Double Trouble (Action/Adventure)
By Jerry Gill
Ann Darrow Publishing
ISBN #978-150258829
Price $12.54
416 Pages
Rating 4-Stars
“Old Style Fun &
Adventure.”
This actually contains the first two novels in the Vic
Challenger series, “Time Doesn’t Matter” and “Mongol”. The first story has
Victoria Custer and her brother, Barney visiting Lord & Lady Greystoke’s
ranch in Africa, where Tarzan allows Vic to hunt water buffalo and other game.
The natives and white men are all in awe of Vic, and Tarzan tells them that the
girl is a capable hunter. One day when Vic is out hunting, slavers capture her.
Barney, Tarzan and his Waziri take the trail to rescue her and kill the Arab slavers.
Amidst this early tale, Vic dreams about Nu and Nat-ul, a couple in love
100,000 years ago during the Stone Age. We learn their story, and how they
influence Victoria Custer in 1919. In truth, Vic and Nat-ul seem to be
attached, and Vic may be Nat-ul reincarnated. With this knowledge Vic feels she
must find her lost lover, Nu, son of Nu, chief of the Nu people, dwellers in
caves.
The story is episodic, with Vic falling into traps,
escaping, fighting against great odds, and always showing the strength and
fearlessness of the stone-age tribe of Nu. The author’s writing style captures
that of Edgar Rice Burroughs. And, indeed, we have the cameo of Tarzan at his
African ranch, and chapter titles like “Back To The Stone Age”, etc. In this
story, Vic meets Ann Darrow who tells her about her adventure on Skull
Island. She also meets an “Indiana”
Jones. Victoria obtains a job with a big newspaper to supply stories and
photographs of her adventures, using the byline of Vic Challenger, her homage
to Professor Challenger from The Lost World.
In “Mongol”, the second, and weakest, novel in the
book, it reads a bit like a travelogue, with some episodic adventures. Lin Li,
her pharmacist friend, joins Vic and they meet Evelyn Chan, the niece of
Charlie Chan in San Francisco. She is a private detective involved in a murder
mystery. The mystery follows them on board The Red Dragon, a ship heading for
Hawaii before the mystery is solved. As they enter China, heading for Mongolia,
they pick up a guide and learn about food and travel through the desert. They
run across a band of Red Beards and have a shoot out, then giant worms come out
of the ground and attacks everyone. Then they discover an underground city with
space aliens, and rooms filled with gold, jewels, and silver. Escaping seconds
before being killed, they return to their guide’s home to find Mongol warriors
killing all the people. Alone, Vic, Lin, and their guide take on the Mongol
horde in a fierce fight defeating them just as the Cavalry shows up.
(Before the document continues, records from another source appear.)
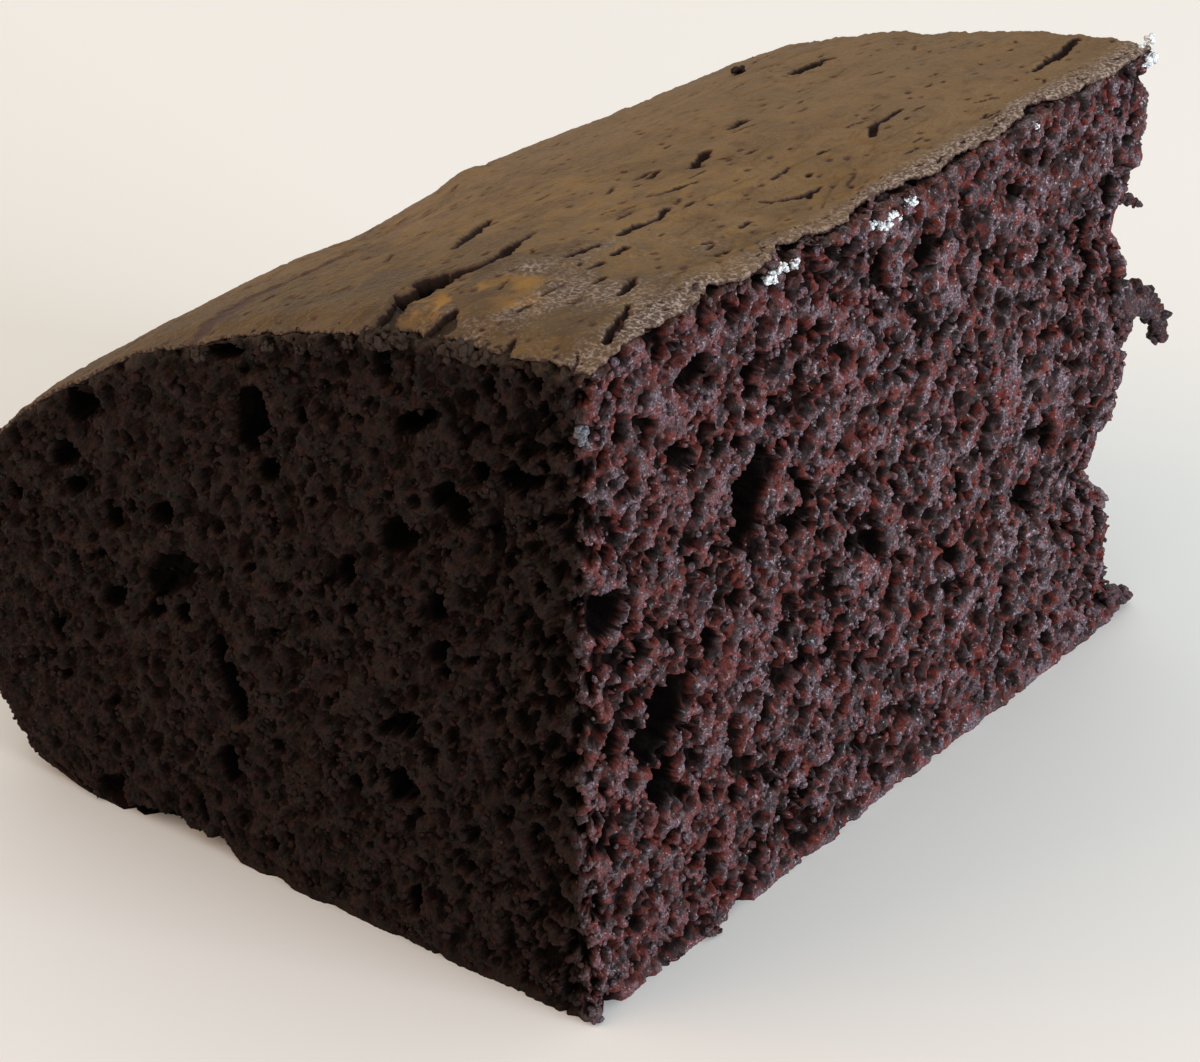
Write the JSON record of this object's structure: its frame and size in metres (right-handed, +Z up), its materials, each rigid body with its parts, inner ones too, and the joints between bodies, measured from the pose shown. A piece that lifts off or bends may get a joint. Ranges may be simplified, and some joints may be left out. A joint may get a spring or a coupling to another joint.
{
  "type": "piece of devils food cake",
  "caption": "Thick cut piece of dark chocolate sheet cake from the edge of the tin, unfrosted, with a domed cracked crust, open crumb on two cut faces and a torn end.",
  "frame": {"origin": "on the surface the piece stands on, under the centre of its bounding box", "axes": "+X towards the inner cut face, -X towards the side that stood against the tin, -Y towards the front cut face, +Y towards the torn end, +Z up"},
  "size_m": [0.052, 0.0636, 0.0454],
  "materials": {
    "crumb": "matte, moist open crumb",
    "crust": "satin baked crust"
  },
  "bodies": {
    "root": {"cake": "crumb"}
  },
  "joints": []
}
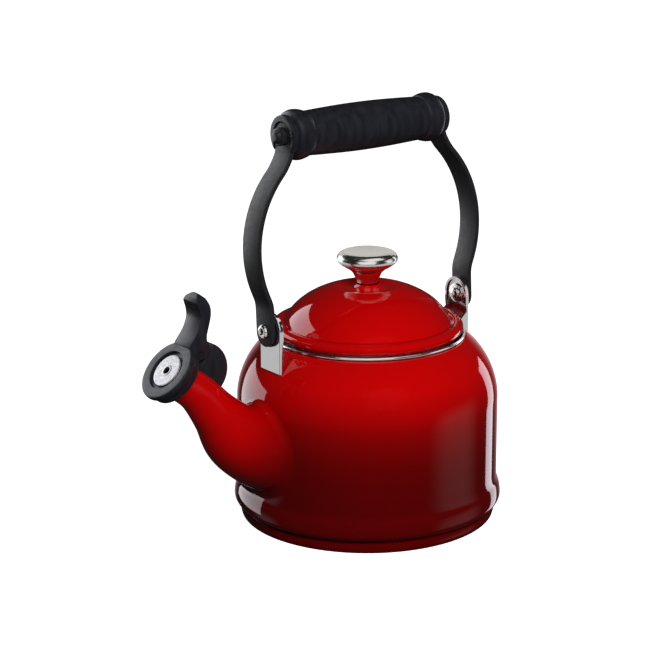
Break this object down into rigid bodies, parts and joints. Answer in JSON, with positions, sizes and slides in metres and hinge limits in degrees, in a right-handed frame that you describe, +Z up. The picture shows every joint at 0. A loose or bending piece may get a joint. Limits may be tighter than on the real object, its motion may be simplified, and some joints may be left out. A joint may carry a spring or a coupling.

Overall, this is a fun series so far, but the author
needs to have better structure to the novel, instead of short episodic
adventures, it needed a real plot the reader could follow. And with the travelogue
in the second novel, the action slowed down a bit too much. For me, the story
of Nu and Nat-ul, which took up a good portion of the first novel, was the best
portion of the two books. The writing definitely captured Edgar Rice Burroughs
in that segment. I like the character of Victoria Custer and Lin Li, although a
lot of the dialogue was wooden in the second book. However, it is written in
the old pulp style, and I think readers of adventure heroes like Doc Savage and
Indiana Jones will enjoy it. Highly recommended.